SECOND best – and still light years away from bridging the massive gulf between ourselves and Australia.
That’s my damning verdict on England’s forlorn attempt to lift the Gillette Four Nations title at a jam-packed Elland Road on Saturday night.
Not for the first time when the two countries have crossed swords, it turned out to be men against boys, with the almost inevitable conclusion.
Now it’s a case of once more going back to the drawing board, and trying to find an answer, if there is one.
Australia were far from their best, but they still had too much know-how for a lack-lustre England side.
And like in most of the past meetings during past 40 years or so, they had the ability to raise the stakes when it mattered most.
n JOURNALISM has become an even more maligned profession since the News of the World phone-hacking scandal reared its ugly head, but on the other side of he coin, it’s nice to receive a pat on the back for your own work.
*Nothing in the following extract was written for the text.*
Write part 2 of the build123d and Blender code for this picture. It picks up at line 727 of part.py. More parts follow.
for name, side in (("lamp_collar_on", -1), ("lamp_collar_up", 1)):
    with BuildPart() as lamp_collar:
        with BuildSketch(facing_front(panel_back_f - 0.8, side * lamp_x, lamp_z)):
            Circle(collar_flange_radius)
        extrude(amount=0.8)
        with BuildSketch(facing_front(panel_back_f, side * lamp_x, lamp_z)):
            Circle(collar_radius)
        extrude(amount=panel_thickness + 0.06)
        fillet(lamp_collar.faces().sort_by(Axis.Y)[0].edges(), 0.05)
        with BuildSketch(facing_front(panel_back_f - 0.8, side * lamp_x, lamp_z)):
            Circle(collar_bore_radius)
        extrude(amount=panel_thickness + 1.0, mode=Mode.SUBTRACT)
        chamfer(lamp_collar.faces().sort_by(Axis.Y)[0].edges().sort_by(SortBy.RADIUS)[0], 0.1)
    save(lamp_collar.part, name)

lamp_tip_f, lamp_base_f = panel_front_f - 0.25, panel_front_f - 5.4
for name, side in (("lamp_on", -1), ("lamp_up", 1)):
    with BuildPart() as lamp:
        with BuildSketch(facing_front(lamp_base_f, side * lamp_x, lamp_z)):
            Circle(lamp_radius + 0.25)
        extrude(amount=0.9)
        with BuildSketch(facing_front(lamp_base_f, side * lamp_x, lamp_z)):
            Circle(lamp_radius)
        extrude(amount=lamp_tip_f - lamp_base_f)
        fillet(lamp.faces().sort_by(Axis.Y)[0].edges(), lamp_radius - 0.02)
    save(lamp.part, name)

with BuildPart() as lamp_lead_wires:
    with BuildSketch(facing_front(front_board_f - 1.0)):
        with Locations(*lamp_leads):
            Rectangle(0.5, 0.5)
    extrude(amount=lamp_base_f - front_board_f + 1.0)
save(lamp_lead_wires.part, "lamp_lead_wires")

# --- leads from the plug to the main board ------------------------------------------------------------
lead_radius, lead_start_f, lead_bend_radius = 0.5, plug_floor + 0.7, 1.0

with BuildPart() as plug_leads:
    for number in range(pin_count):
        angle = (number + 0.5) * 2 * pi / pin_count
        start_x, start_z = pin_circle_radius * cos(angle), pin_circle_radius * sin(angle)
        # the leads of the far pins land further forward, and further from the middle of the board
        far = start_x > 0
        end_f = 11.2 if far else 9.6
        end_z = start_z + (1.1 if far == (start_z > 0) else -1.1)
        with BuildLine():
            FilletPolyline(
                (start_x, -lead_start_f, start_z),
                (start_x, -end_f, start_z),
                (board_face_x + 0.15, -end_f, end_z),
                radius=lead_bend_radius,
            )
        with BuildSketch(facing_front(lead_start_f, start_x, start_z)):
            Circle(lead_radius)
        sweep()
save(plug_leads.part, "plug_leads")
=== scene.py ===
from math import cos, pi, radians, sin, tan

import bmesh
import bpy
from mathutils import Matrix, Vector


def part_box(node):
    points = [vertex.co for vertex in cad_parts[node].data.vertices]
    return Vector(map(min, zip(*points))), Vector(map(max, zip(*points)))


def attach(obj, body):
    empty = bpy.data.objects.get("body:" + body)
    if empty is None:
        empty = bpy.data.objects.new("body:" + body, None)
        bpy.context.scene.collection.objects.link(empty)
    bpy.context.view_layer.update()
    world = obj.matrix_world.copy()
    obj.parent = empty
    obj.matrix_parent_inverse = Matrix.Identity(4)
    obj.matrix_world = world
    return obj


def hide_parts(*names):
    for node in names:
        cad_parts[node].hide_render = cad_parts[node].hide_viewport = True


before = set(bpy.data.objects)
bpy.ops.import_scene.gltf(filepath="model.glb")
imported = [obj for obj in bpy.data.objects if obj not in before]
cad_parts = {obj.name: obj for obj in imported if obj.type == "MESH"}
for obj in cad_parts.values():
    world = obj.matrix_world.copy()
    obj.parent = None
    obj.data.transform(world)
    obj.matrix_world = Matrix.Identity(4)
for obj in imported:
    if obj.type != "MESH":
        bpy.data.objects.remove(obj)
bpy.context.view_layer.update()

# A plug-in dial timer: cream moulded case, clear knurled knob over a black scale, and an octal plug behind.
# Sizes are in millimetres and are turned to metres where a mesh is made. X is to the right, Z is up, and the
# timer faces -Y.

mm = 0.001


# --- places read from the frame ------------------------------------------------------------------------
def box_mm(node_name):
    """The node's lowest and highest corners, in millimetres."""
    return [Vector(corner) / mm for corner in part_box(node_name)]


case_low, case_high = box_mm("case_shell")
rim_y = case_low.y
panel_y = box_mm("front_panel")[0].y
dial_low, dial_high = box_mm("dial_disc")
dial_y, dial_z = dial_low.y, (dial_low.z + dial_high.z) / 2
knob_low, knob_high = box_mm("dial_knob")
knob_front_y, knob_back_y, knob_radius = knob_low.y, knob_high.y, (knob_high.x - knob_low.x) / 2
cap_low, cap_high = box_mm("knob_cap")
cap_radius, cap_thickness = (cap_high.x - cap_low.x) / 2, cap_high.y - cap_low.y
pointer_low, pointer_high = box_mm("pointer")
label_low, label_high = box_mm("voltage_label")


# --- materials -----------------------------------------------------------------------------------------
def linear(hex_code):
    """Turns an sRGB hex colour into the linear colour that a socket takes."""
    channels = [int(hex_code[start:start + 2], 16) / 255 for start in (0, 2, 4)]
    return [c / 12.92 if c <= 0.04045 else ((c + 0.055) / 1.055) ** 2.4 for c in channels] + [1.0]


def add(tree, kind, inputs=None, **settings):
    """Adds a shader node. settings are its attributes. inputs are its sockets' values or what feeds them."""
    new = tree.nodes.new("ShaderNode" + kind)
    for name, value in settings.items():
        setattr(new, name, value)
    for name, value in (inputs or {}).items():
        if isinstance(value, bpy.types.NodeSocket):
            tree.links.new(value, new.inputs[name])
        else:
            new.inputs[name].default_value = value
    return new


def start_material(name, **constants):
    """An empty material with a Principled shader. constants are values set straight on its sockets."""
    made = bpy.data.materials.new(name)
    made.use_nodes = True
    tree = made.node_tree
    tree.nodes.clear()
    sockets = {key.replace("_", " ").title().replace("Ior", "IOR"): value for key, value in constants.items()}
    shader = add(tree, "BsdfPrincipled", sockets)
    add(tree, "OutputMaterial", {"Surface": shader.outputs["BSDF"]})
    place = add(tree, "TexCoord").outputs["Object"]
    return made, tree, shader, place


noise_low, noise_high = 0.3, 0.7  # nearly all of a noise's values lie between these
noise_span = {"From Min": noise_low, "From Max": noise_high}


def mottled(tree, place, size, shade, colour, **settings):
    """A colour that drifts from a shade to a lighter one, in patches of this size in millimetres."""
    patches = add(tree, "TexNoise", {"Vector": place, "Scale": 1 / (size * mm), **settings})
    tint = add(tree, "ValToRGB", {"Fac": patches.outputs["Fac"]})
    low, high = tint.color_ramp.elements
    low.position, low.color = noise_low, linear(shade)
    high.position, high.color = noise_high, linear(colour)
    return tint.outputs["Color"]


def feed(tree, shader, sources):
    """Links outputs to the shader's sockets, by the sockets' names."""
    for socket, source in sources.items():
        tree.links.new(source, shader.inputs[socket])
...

The thank-you came from Doreen Ashton – widow of rugby league icon Eric Ashton – after remarks I made in my column about the St Helens-born Wigan skipper, following his inclusion in a list of all-time greats nominated for the proposed statue outside Wembley to mark the 13-a-side code’s long link with the national stadium.
I don’t mind admitting there have only been few occasions during a 52-year career in journalism that someone has actually picked up a phone and personally thanked me for a story, but that perfectly sums up the Ashton family as a whole.
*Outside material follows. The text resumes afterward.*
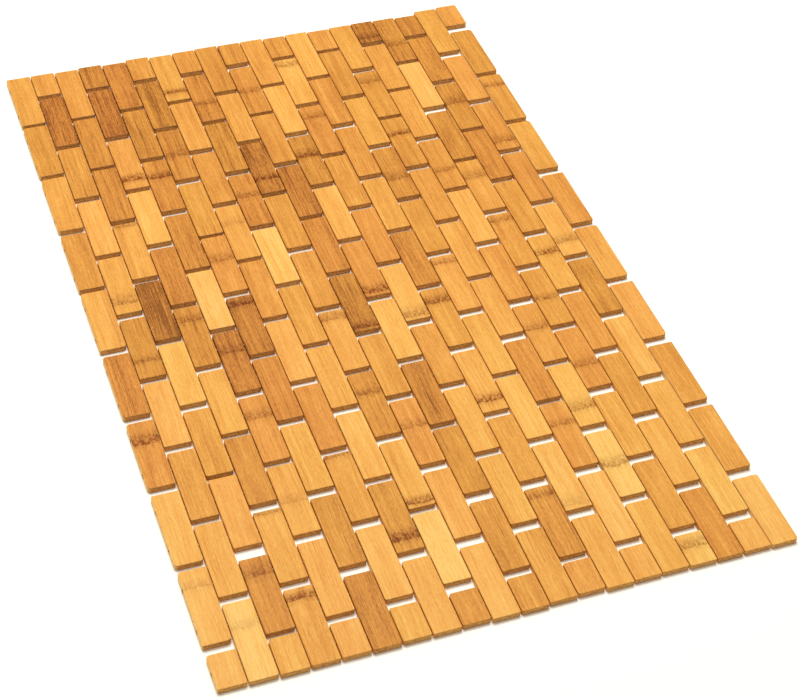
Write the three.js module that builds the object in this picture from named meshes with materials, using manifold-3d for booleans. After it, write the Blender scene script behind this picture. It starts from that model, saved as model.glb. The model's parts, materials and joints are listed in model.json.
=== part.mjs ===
// Roll-up bath mat: rows of flat bamboo slats, strung side by side on elastic cords.
// Millimetres, +Z up. X runs across the rows, along the cords, and Y runs along the slats.
// The mat lies flat, with its underside on z = 0 and its middle on the origin.
// Each row holds nine full slats and one half slat. The half slat is at the -Y end of the
// odd rows and at the +Y end of the even rows, so the gaps are staggered like brickwork.

import * as THREE from "three";
import { mergeVertices } from "three/addons/utils/BufferGeometryUtils.js";
import Module from "manifold-3d";

// The mat
const matWidth = 500;
const matLength = 790;
const thickness = 6;
const rowCount = 20;
const fullSlats = 9; // in each row, besides its half slat
const seam = 0.6; // between neighbouring rows, where the mat bends
const endGap = 8; // between slats end to end, where water drains

// The cords and the holes that they run in
const cordRadius = 0.9;
const boreRadius = 1.5;
const knotRadius = 1.8;
const knotLength = 2.4;
const pocketRadius = 2.4; // sunk in the mat's two outer edges, so that no knot stands out
const pocketDepth = 3.6;
const knotSeat = 0.4; // space between a knot and the floor of its pocket
const roundSides = 6; // of every cord, knot, bore and pocket

// The tongue between two full slats of a row, in the place of the cords' hold on them
const tongueWidth = 3;
const tongueHeight = 1.6;
const tongueGrip = 1; // how far it reaches into each slat

// Worked out from the dimensions above
const slatPitch = (matLength + endGap) / (fullSlats + 0.5);
const slatLength = slatPitch - endGap;
const halfLength = slatPitch / 2 - endGap;
const rowPitch = (matWidth + seam) / rowCount;
const rowWidth = rowPitch - seam;
const cordPitch = slatPitch / 2; // two cords hold each full slat and one holds each half slat
const cordCount = 2 * fullSlats + 1;
const firstCord = halfLength / 2; // from the end of the mat to its nearest cord
const midHeight = thickness / 2;

// Finishes
const bambooColours = [0xe8a850, 0xd99242, 0xf2ba66, 0xc9823c]; // taken in turn, row by row
const bambooRoughness = 0.45;
const cordColour = 0xd8c8a8;
const cordRoughness = 0.8;

const mergeDistance = 1e-4; // vertices nearer than this are one vertex

const wasm = await Module();
wasm.setup();

// Geometry to a manifold solid, with its shared vertices merged, and back
function toSolid(geometry) {
  const bare = geometry.clone();
  bare.deleteAttribute("normal");
  bare.deleteAttribute("uv");
  const merged = mergeVertices(bare, mergeDistance);
  return new wasm.Manifold(new wasm.Mesh({
    numProp: 3,
    vertProperties: new Float32Array(merged.attributes.position.array),
    triVerts: new Uint32Array(merged.index.array),
  }));
}

function toGeometry(solid) {
  const mesh = solid.getMesh();
  const geometry = new THREE.BufferGeometry();
  geometry.setAttribute("position", new THREE.BufferAttribute(mesh.vertProperties, 3));
  geometry.setIndex(new THREE.BufferAttribute(mesh.triVerts, 1));
  geometry.computeVertexNormals();
  return geometry;
}

// A many-sided ring of points about a centre, with flats above and below
function ring(y, z, radius) {
  const turn = (2 * Math.PI) / roundSides;
  return Array.from({ length: roundSides }, (_, i) =>
    new THREE.Vector2(y + radius * Math.cos(i * turn), z + radius * Math.sin(i * turn)));
}

// A shape drawn in Y and Z, pushed along X and centred on x = 0
function pushAlongX(shape, depth) {
  const geometry = new THREE.ExtrudeGeometry(shape, { depth, bevelEnabled: false, steps: 1 });
  geometry.translate(0, 0, -depth / 2);
  const yAxis = new THREE.Vector3(0, 1, 0);
  const zAxis = new THREE.Vector3(0, 0, 1);
  const xAxis = new THREE.Vector3(1, 0, 0);
  return geometry.applyMatrix4(new THREE.Matrix4().makeBasis(yAxis, zAxis, xAxis));
}

// Distances along Y from the mat's -Y end, turned into the mat's own Y
const fromEnd = (distance) => distance - matLength / 2;
const cordYs = Array.from({ length: cordCount }, (_, i) => fromEnd(firstCord + i * cordPitch));

// One slat from y = low to y = high, with a bore for each cord that crosses it
function slat(low, high) {
  const side = new THREE.Shape([
    new THREE.Vector2(low, 0),
    new THREE.Vector2(high, 0),
    new THREE.Vector2(high, thickness),
    new THREE.Vector2(low, thickness),
  ]);
  for (const y of cordYs.filter((cordY) => cordY > low && cordY < high)) {
    side.holes.push(new THREE.Path(ring(y, midHeight, boreRadius)));
  }
  return toSolid(pushAlongX(side, rowWidth));
}

// Where an odd row's full slats begin is half a pitch from where an even row's do
function fullSlatSpans(isOdd) {
  const start = isOdd ? slatPitch / 2 : 0;
  return Array.from({ length: fullSlats }, (_, i) => {
    const low = fromEnd(start + i * slatPitch);
    return [low, low + slatLength];
  });
}

function halfSlatSpan(isOdd) {
  const low = fromEnd(isOdd ? 0 : matLength - halfLength);
  return [low, low + halfLength];
}

function tongue(fromY) {
  const length = endGap + 2 * tongueGrip;
  const box = new THREE.BoxGeometry(tongueWidth, length, tongueHeight);
  box.translate(0, fromY + endGap / 2, midHeight);
  return toSolid(box);
}

// The nine full slats of a row, held in line by tongues
function slatRow(isOdd) {
  const spans = fullSlatSpans(isOdd);
  let row = slat(...spans[0]);
  for (let i = 1; i < fullSlats; i += 1) {
    row = row.add(tongue(spans[i - 1][1])).add(slat(...spans[i]));
  }
  return row;
}

// The pocket for each cord's knot, cut in the -X face where side is -1 or the +X face where it is 1
function cutPockets(solid, side) {
  let cut = solid;
  for (const y of cordYs) {
    const pocket = pushAlongX(new THREE.Shape(ring(y, midHeight, pocketRadius)), 2 * pocketDepth);
    pocket.translate((side * rowWidth) / 2, 0, 0);
    cut = cut.subtract(toSolid(pocket));
  }
  return cut;
}

// One elastic cord from edge to edge of the mat, with a knot at each end
function cord() {
  const knotStart = matWidth / 2 - pocketDepth + knotSeat;
  const knotEnd = knotStart + knotLength;
  const profile = [
    [0, -knotEnd], [knotRadius, -knotEnd], [knotRadius, -knotStart], [cordRadius, -knotStart],
    [cordRadius, knotStart], [knotRadius, knotStart], [knotRadius, knotEnd], [0, knotEnd],
  ].map(([radius, along]) => new THREE.Vector2(radius, along));
  const geometry = new THREE.LatheGeometry(profile, roundSides);
  return geometry.rotateZ(-Math.PI / 2).rotateX(Math.PI / 2);
}

function mesh(name, geometry, colour, roughness) {
  const material = new THREE.MeshStandardMaterial({ color: colour, roughness, metalness: 0 });
  const made = new THREE.Mesh(geometry, material);
  made.name = name;
  return made;
}

const twoDigits = (number) => String(number).padStart(2, "0");
const mat = new THREE.Group();
mat.name = "bath_mat";

for (let row = 1; row <= rowCount; row += 1) {
  const isOdd = row % 2 === 1;
  let fullOnes = slatRow(isOdd);
  let halfOne = slat(...halfSlatSpan(isOdd));
  if (row === 1 || row === rowCount) {
    const side = row === 1 ? -1 : 1;
    fullOnes = cutPockets(fullOnes, side);
    halfOne = cutPockets(halfOne, side);
  }
  const colour = bambooColours[row % bambooColours.length];
  const slats = mesh(`slats_${twoDigits(row)}`, toGeometry(fullOnes), colour, bambooRoughness);
  const halfName = `half_slat_${twoDigits(row)}`;
  const halfSlat = mesh(halfName, toGeometry(halfOne), colour, bambooRoughness);
  const x = (row - (rowCount + 1) / 2) * rowPitch;
  slats.position.x = x;
  halfSlat.position.x = x;
  mat.add(slats, halfSlat);
}

cordYs.forEach((y, i) => {
  const made = mesh(`cord_${twoDigits(i + 1)}`, cord(), cordColour, cordRoughness);
  made.position.set(0, y, midHeight);
  mat.add(made);
});

export default mat;
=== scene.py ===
import json
import math

import bpy
from mathutils import Matrix, Vector

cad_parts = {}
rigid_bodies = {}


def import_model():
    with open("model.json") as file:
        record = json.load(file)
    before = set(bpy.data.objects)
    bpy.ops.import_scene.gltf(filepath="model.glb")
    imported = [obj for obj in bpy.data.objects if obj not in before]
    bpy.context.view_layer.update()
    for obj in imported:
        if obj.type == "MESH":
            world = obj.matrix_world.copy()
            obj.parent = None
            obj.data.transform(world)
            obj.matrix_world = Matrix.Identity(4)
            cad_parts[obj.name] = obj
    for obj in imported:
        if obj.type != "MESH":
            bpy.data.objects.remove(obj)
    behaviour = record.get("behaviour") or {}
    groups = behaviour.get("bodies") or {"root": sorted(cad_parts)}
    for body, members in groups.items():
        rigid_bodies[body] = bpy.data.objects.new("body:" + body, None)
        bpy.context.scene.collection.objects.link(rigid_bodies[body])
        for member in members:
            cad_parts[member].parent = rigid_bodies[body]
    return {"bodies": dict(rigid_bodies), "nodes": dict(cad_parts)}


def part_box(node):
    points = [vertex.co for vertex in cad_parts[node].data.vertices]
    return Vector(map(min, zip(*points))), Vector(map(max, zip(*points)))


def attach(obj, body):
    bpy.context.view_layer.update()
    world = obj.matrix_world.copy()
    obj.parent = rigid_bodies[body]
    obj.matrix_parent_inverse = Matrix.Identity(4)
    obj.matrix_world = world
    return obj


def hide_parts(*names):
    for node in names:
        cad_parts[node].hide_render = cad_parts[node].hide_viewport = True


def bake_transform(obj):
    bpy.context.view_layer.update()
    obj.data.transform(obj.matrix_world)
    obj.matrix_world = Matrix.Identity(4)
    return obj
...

n TWO former Super League personalities came face-to-face the other Saturday in surroundings far removed from the last time they took centre stage, but who were they?
Swap The Theatre of Dreams – bursting at the seams for the 2006 Grand Final between Saints and Hull FC – for Stockport RUFC’s thinly-populated Bridge Lane Memorial Ground, as they hosted Preston Grasshoppers and the answer will become clear. Or will it?
Just to put you out of your misery, the two in question were former St Helens scrum-half Sean Long playing for Hoppers, and referee Karl Kirkpatrick, who was the man in the middle at Old Trafford five years ago.
It was the Warrington official’s last RL fixture before he switched codes, because he didn’t want to give up his day-time banking job when Super League refs went full-time.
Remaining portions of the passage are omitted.